According to the Miso Labs release, the model uses Residual Vector Quantization (RVQ) to scale its sonic range without blowing up the parameter count further. For the devs reading this, RVQ basically allows the model to represent complex audio signals in a more compressed, hierarchical way. It pairs a 7.7B backbone with a 300M depth, which is a strange split.

Why go this big? Because emotive speech isn’t just about pitch; it is about the micro-fluctuations in breath, pacing, and tone that usually get smoothed out by smaller models. By using RVQ, they are trying to capture that high-fidelity nuance without needing a 30B model that would require an A100 just to say “hello.”

“Open weights” is a term that has become a bit of a shell game lately. Some labs say “open weights” but then slap on a license that forbids commercial use or requires a royalty payment once you hit a certain revenue ceiling. We need to be clear about whether MisoTTS is truly permissive or just “open for hobbyists.”
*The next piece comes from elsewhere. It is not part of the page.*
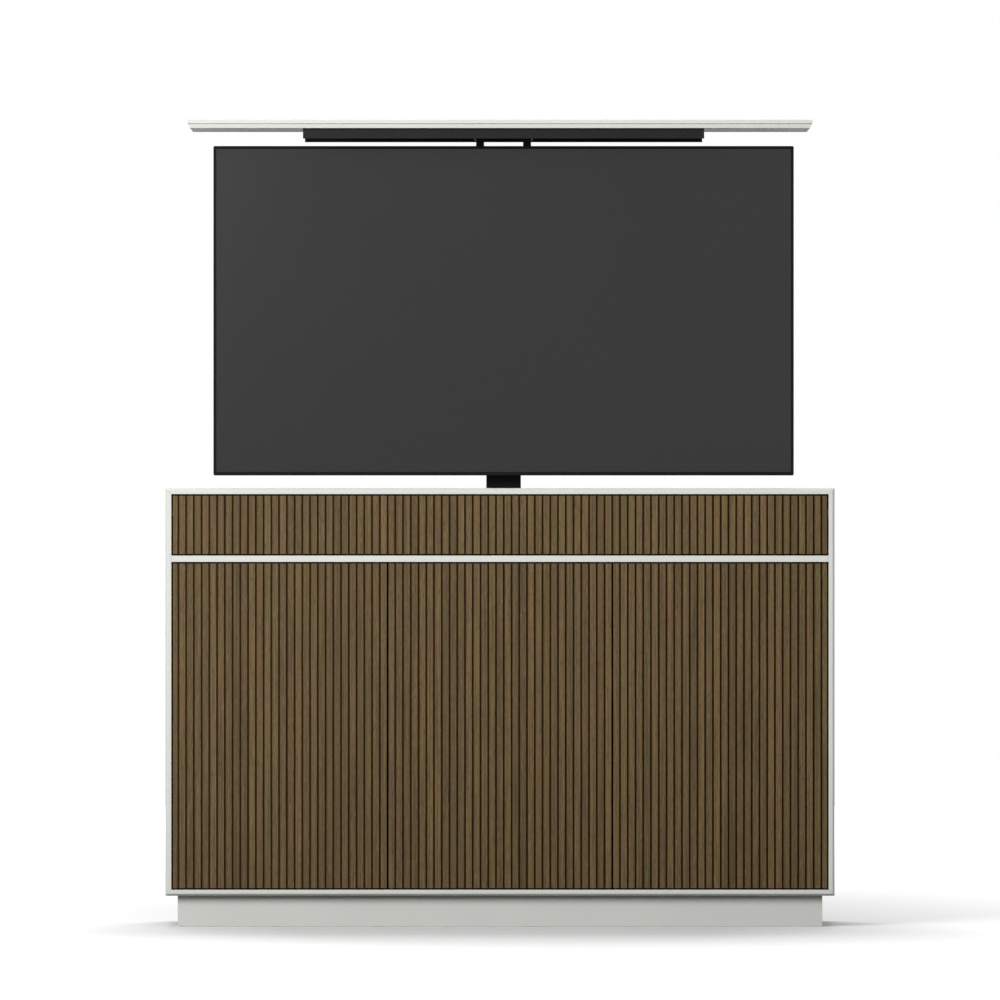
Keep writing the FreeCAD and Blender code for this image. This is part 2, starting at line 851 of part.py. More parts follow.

If the license is a restrictive custom one, the professional community will ignore it. Devs want Apache 2.0 or MIT. They don’t want to spend three weeks integrating a model into a pipeline only to find out they owe Miso Labs a percentage of their ARR. If this is gated or restrictive, it is just a fancy demo. If it is truly open, it is a tool.

The local TTS game just got a lot more interesting.